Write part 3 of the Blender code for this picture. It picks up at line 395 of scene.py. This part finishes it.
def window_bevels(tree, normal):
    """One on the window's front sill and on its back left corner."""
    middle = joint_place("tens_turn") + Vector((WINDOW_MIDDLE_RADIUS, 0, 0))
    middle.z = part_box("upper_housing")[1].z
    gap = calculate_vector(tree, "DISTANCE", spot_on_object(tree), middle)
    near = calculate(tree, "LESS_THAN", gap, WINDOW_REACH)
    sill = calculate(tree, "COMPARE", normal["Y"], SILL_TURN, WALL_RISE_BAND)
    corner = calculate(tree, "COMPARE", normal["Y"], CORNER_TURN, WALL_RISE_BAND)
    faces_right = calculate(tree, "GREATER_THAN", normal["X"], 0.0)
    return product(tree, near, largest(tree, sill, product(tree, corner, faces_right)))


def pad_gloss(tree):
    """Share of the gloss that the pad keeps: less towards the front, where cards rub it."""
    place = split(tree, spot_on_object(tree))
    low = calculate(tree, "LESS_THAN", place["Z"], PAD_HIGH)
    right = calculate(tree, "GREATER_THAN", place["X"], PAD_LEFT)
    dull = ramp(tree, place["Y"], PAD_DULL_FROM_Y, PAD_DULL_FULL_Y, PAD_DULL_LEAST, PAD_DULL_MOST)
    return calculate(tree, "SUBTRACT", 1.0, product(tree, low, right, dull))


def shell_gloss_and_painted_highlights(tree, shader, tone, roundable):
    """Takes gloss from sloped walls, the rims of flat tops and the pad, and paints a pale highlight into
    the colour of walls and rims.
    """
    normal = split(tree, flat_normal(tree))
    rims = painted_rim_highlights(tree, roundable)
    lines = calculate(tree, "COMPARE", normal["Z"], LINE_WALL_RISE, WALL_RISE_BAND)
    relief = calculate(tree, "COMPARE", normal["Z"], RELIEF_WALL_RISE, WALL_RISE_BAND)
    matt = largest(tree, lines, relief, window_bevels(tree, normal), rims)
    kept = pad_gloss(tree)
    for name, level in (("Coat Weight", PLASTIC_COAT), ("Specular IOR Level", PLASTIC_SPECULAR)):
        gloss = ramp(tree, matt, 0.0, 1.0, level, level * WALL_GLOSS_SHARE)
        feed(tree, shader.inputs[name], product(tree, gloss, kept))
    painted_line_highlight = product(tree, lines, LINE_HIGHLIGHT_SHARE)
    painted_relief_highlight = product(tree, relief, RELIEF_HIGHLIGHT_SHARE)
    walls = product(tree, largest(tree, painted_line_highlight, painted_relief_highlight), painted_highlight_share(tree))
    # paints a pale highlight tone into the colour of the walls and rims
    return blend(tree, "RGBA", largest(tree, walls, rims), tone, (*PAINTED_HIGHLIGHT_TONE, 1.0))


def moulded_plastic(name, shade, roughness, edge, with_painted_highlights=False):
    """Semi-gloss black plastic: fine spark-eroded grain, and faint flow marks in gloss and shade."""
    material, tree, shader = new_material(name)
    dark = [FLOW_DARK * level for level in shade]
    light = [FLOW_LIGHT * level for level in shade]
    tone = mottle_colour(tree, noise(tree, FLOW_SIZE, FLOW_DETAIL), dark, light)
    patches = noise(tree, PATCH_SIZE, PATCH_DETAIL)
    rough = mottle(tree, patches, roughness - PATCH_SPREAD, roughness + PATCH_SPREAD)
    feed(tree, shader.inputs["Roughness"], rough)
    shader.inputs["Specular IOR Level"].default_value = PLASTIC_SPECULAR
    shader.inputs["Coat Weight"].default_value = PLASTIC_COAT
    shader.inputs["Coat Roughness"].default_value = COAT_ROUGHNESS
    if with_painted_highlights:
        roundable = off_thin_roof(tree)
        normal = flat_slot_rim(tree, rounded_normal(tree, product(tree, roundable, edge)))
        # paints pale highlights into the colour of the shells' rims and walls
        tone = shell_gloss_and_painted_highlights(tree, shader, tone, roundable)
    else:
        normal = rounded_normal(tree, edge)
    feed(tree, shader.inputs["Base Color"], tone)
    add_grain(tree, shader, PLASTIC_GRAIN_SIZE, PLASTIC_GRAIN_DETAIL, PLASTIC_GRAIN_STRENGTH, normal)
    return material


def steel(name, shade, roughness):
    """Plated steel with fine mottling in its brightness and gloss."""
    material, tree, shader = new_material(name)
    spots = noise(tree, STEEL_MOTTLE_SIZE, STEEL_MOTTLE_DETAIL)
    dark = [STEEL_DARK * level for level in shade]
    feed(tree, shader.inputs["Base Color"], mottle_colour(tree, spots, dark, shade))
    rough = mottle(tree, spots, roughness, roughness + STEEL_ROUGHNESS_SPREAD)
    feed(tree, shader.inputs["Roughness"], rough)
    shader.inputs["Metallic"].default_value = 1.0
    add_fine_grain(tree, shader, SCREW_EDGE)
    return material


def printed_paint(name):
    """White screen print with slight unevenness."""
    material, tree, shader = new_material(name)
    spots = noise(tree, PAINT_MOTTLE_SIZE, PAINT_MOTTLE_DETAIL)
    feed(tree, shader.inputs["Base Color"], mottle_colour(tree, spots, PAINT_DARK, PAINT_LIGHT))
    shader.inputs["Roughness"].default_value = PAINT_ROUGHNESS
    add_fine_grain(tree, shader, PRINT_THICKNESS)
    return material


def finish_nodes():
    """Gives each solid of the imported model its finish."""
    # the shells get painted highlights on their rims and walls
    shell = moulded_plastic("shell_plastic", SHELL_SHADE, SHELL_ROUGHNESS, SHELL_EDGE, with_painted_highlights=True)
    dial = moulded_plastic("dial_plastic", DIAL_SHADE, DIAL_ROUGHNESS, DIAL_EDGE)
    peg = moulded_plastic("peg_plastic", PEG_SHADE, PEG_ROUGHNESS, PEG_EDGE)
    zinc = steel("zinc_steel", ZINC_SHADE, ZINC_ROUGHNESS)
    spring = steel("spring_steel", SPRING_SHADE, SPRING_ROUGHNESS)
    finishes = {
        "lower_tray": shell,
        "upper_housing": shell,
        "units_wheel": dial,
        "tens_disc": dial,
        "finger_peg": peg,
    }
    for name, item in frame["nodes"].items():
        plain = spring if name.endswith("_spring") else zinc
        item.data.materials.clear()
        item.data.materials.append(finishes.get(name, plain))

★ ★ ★

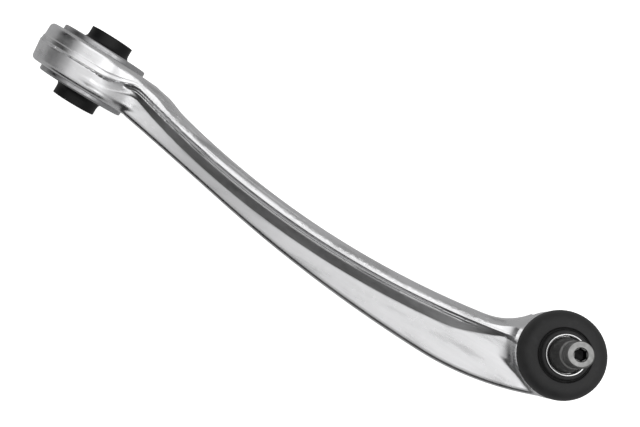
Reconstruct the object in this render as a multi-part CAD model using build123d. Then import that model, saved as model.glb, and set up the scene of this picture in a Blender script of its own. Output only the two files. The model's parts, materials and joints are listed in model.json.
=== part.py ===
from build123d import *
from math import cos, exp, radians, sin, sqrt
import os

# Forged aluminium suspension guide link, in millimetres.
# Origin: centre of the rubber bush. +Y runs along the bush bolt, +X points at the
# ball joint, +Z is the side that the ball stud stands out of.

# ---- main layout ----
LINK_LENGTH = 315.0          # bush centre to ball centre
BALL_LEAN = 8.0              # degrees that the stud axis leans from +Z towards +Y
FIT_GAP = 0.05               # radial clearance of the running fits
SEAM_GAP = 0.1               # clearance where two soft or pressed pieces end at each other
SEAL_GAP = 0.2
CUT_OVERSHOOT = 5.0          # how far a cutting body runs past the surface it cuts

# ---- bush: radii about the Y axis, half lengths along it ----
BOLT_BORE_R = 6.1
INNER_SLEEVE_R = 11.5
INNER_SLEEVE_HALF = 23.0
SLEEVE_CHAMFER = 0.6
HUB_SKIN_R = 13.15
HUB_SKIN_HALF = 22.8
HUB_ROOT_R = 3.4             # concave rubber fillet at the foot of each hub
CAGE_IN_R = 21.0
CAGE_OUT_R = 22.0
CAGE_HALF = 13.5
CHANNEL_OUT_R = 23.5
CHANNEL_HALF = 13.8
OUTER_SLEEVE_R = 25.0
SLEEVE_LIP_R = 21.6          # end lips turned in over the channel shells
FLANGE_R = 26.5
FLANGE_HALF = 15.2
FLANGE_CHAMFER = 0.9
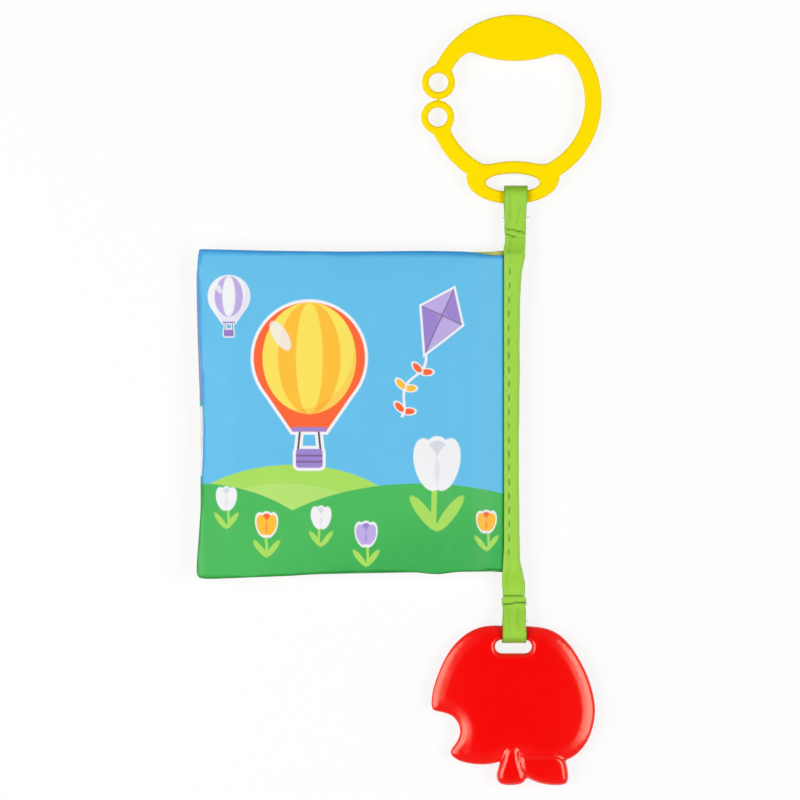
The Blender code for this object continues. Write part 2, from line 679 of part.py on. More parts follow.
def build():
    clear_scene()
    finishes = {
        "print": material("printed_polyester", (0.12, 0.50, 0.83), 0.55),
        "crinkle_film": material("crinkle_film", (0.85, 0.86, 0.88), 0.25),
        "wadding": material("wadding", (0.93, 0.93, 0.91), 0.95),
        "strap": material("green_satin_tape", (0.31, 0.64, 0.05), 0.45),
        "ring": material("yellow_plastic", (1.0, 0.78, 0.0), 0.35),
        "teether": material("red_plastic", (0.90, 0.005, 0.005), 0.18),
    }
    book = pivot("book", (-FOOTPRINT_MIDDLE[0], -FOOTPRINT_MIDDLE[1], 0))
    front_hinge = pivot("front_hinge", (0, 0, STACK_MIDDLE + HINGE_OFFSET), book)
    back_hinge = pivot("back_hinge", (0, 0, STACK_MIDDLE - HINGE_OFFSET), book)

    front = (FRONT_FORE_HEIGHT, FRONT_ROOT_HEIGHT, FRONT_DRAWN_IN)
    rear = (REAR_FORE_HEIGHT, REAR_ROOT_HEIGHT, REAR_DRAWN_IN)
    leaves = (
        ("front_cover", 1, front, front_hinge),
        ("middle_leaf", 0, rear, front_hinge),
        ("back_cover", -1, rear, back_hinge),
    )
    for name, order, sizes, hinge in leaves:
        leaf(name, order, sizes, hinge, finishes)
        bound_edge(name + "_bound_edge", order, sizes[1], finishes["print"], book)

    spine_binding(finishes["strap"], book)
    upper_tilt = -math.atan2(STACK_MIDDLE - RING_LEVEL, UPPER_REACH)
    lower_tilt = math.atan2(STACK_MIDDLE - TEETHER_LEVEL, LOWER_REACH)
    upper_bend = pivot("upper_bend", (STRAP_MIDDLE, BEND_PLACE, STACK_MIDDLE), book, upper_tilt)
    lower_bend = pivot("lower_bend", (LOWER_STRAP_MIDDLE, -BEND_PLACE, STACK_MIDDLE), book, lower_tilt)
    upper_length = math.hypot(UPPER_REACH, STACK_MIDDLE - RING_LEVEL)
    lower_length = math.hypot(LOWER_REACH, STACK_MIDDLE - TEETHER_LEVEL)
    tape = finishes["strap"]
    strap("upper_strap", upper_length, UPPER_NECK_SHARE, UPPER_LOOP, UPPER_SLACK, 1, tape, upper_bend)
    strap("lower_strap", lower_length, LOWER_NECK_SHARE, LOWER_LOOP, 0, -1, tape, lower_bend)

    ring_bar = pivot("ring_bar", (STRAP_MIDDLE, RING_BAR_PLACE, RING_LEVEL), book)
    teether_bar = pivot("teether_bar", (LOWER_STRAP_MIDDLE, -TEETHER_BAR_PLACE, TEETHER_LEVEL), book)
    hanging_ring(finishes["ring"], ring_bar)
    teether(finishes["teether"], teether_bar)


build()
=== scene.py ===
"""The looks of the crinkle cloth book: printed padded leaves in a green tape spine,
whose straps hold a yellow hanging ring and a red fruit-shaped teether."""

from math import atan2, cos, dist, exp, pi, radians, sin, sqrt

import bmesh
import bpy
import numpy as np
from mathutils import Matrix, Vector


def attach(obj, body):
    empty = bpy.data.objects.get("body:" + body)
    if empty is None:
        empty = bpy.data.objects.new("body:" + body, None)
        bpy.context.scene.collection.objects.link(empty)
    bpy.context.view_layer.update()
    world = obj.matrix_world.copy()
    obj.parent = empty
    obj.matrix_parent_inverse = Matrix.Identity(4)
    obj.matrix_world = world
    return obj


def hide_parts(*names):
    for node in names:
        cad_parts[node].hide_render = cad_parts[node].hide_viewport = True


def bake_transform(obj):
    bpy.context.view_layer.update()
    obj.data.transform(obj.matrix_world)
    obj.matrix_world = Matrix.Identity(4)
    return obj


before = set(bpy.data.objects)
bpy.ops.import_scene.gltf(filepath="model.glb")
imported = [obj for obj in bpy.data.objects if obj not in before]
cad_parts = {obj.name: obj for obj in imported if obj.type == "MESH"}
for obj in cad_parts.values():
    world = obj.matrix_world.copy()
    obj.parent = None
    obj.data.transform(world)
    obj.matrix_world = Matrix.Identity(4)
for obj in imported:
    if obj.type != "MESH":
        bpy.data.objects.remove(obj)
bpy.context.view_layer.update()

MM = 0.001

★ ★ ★

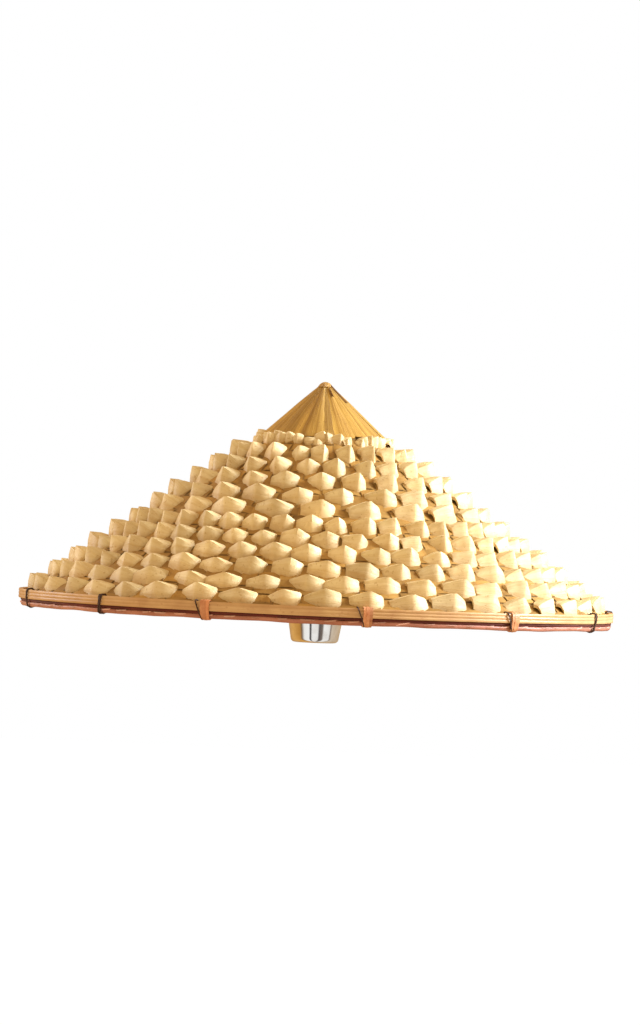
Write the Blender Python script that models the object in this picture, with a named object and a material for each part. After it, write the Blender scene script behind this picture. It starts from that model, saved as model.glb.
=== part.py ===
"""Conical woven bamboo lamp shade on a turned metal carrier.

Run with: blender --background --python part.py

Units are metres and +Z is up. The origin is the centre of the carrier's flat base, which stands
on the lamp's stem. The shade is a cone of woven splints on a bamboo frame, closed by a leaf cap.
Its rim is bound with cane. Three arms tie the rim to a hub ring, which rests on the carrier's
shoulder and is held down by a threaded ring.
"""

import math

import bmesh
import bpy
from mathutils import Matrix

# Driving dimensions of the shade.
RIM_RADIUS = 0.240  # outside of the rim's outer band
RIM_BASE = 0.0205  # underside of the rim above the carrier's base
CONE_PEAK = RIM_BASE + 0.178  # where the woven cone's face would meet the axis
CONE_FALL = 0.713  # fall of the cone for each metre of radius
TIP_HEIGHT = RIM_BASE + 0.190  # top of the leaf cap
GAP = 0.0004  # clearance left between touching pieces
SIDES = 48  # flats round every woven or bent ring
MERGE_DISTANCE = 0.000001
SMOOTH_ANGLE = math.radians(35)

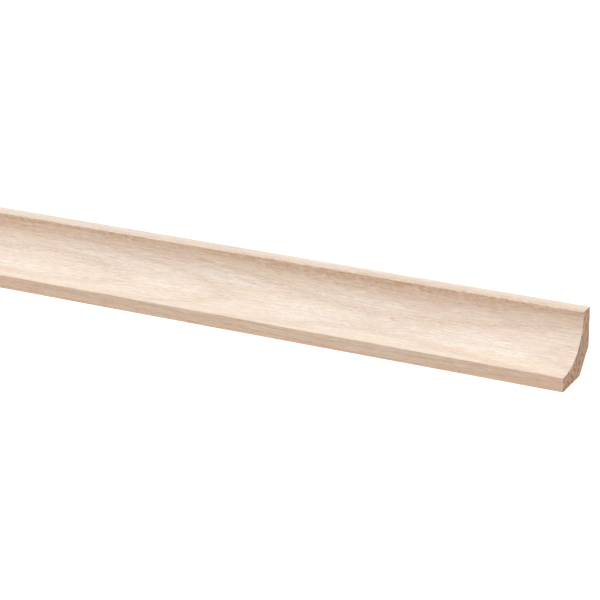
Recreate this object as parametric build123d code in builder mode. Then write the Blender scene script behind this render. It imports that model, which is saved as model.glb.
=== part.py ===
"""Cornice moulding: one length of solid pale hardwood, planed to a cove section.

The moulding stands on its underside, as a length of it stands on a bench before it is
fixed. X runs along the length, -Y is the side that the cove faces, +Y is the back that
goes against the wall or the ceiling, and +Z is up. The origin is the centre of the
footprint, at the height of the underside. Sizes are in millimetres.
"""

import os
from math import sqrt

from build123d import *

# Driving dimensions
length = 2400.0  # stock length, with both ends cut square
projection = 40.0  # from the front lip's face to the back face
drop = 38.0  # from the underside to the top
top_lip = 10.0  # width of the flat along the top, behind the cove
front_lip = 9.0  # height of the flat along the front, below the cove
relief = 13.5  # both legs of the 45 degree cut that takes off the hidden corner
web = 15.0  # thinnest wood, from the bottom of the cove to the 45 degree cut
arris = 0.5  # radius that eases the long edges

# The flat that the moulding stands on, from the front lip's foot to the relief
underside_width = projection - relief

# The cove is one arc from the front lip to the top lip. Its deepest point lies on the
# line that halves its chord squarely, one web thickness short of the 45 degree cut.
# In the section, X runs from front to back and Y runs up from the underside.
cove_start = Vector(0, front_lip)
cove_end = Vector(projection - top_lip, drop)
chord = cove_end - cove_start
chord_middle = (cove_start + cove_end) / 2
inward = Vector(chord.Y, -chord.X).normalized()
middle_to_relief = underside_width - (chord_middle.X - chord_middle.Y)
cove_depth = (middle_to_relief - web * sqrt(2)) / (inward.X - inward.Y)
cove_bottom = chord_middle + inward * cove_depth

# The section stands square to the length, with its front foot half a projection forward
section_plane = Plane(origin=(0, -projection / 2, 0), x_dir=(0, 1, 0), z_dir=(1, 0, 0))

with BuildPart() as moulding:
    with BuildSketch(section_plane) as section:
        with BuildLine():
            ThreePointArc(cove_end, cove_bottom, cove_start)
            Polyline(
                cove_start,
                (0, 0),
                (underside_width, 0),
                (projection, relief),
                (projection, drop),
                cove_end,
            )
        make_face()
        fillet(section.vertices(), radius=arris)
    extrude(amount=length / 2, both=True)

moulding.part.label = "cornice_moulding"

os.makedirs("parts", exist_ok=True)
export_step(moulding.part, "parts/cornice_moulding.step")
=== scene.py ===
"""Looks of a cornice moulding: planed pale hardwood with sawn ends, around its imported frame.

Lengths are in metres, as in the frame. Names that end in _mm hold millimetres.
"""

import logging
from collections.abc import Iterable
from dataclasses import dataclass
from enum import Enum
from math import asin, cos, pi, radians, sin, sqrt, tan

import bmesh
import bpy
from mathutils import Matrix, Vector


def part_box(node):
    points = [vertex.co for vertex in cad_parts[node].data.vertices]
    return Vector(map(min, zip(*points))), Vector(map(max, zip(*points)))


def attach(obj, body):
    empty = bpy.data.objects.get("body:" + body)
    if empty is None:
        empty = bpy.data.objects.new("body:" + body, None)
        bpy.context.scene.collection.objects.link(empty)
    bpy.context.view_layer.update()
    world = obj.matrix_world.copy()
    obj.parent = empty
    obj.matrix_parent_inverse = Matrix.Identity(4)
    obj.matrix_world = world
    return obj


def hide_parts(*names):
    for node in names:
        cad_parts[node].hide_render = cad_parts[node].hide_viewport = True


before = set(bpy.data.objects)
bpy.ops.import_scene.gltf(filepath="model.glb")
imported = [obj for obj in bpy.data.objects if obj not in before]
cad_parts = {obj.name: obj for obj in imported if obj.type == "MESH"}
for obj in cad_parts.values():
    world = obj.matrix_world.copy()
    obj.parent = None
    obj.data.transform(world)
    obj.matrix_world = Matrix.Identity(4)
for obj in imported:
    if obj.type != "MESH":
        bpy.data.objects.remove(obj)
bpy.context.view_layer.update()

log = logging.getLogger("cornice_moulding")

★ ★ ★

§ **Description of the task**
Extract the lines of the preceding material that run from the line with "Write the Blender Python" through the line with "Run with: blender", inclusive, reproducing them exactly and adding nothing.

§ **Answer to this problem**
Write the Blender Python script that models the object in this picture, with a named object and a material for each part. After it, write the Blender scene script behind this picture. It starts from that model, saved as model.glb.
=== part.py ===
"""Conical woven bamboo lamp shade on a turned metal carrier.

Run with: blender --background --python part.py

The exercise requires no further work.